Parties with which the Company, Affinitas or their respective subsidiaries do business may experience uncertainty associated with the business combination among the parties (the “Business Combination”) and related transactions, including with respect to current or future business relationships with the Company, Affinitas, their respective subsidiaries or New Spark. The business relationships of the Company, Affinitas or their respective subsidiaries may be subject to disruption as suppliers and other persons with whom the Company, Affinitas or their respective subsidiaries have a business relationship may delay or defer certain business decisions or might decide to seek to terminate, change or renegotiate their relationships with the Company, Affinitas or their respective subsidiaries, as applicable.

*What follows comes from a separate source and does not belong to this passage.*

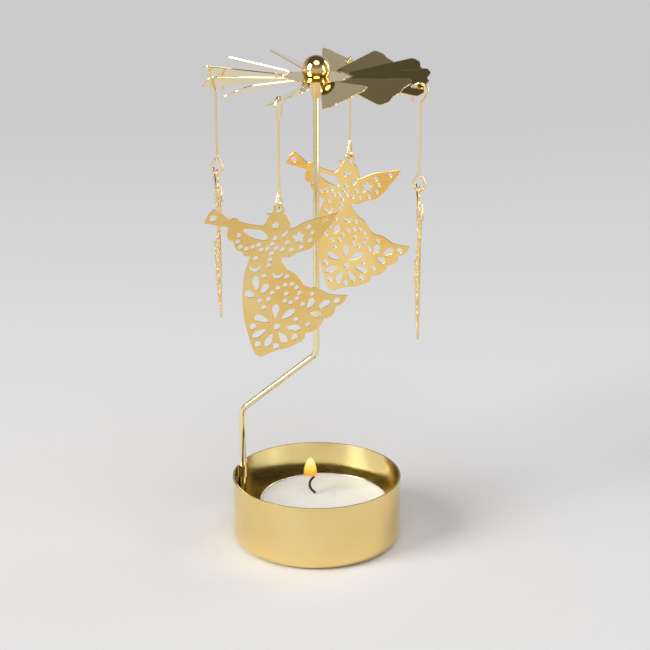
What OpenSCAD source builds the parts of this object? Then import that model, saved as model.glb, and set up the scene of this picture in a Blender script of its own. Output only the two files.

In addition, certain pre-Business Combination customers or vendors of the Company and Affinitas may decide to terminate their relationship once the companies are combined for a number of reasons, including the potential that they cannot maintain their relationship with both the combined company and its competitors.  Failure to maintain any relationships upon which the Company or Affinitas rely could adversely affect the combined company’s business, financial results and prospects.


Any delay in completing the Business Combination may reduce or eliminate the benefits expected to be achieved as a result of the Business Combination.

The consummation of the Business Combination is subject to a number of conditions set forth in the Merger Agreement, some of which are beyond the control of both Affinitas and the Company, and any of which may prevent, delay or otherwise materially adversely affect the consummation of the Business Combination. The consummation of the Business Combination is conditioned upon, among other conditions, the receipt of the requisite approval of the Company’s stockholders, the absence of any law, or any order, injunction, judgment, decree or other action by a governmental entity which would prohibit or make illegal the consummation of the Business Combination in accordance with the terms of the Merger Agreement. It cannot be predicted whether or when these conditions will be satisfied. For example, even if the Company’s stockholders approve the Merger, any delay in the consummation of matters relating to the transfer and exchange of Affinitas shares, which require Affinitas and certain third parties to take specific actions and steps under German law, would delay the completion of the Business Combination. Any delay in completing the Business Combination could prevent or delay the combined company from realizing some or all of the anticipated cost savings, synergies, growth opportunities and other benefits expected to be achieved, if the Business Combination is successfully completed within the expected time frame.


There can be no assurance that the Business Combination will occur, as the Business Combination is subject to certain conditions. The failure to consummate the Business Combination could cause the price of the Company’s common stock to fall after termination of the Merger Agreement to the extent that the current market price of the Company’s shares reflects an assumption that the Business Combination will be completed. If the Merger Agreement is terminated, the Company’s business may have been adversely affected by the failure to pursue other beneficial opportunities due to the focus of management on the Merger, without realizing any of the anticipated benefits of completing the Merger. Costs relating to the Merger, such as legal, accounting and financial advisory fees, must be paid even if the Merger is not completed. Further, a failed transaction may result in negative publicity and/or a negative impression of the Company in the investment community and may affect the Company’s relationship with vendors, creditors and other partners in the business community. Employees may similarly be affected by any such negative publicity and/or negative impression of the Company, and the Company may experience an increase in employee departures.  If the Merger Agreement is terminated and the Board of Directors of the Company seeks another merger or business combination, the Company’s stockholders cannot be certain that the Company will be able to find a party willing to pay the equivalent or greater consideration than that which Affinitas has agreed to pay with respect to the Merger.


The Company is limited in its ability to require the closure of the Merger by the terms of the Merger Agreement. In addition, under circumstances defined in the Merger Agreement, if the Merger Agreement is terminated, the Company may be required to pay a one-time fee equal to the greater of $1,500,000 or the fees and expenses of Affinitas related to the Business Combination. No assurance can be provided that the conditions to the completion of the Merger will be satisfied, and certain conditions to completion of the Merger are outside of the Company’s control. For example, even if the Company’s stockholders approve the Merger, Affinitas and certain third parties must take specific actions and steps under German law to effect the transfer and exchange of Affinitas shares, which are conditions to completion of the Merger. If the Merger is not completed by January 31, 2018, either the Company or Affinitas may choose to terminate the Merger Agreement.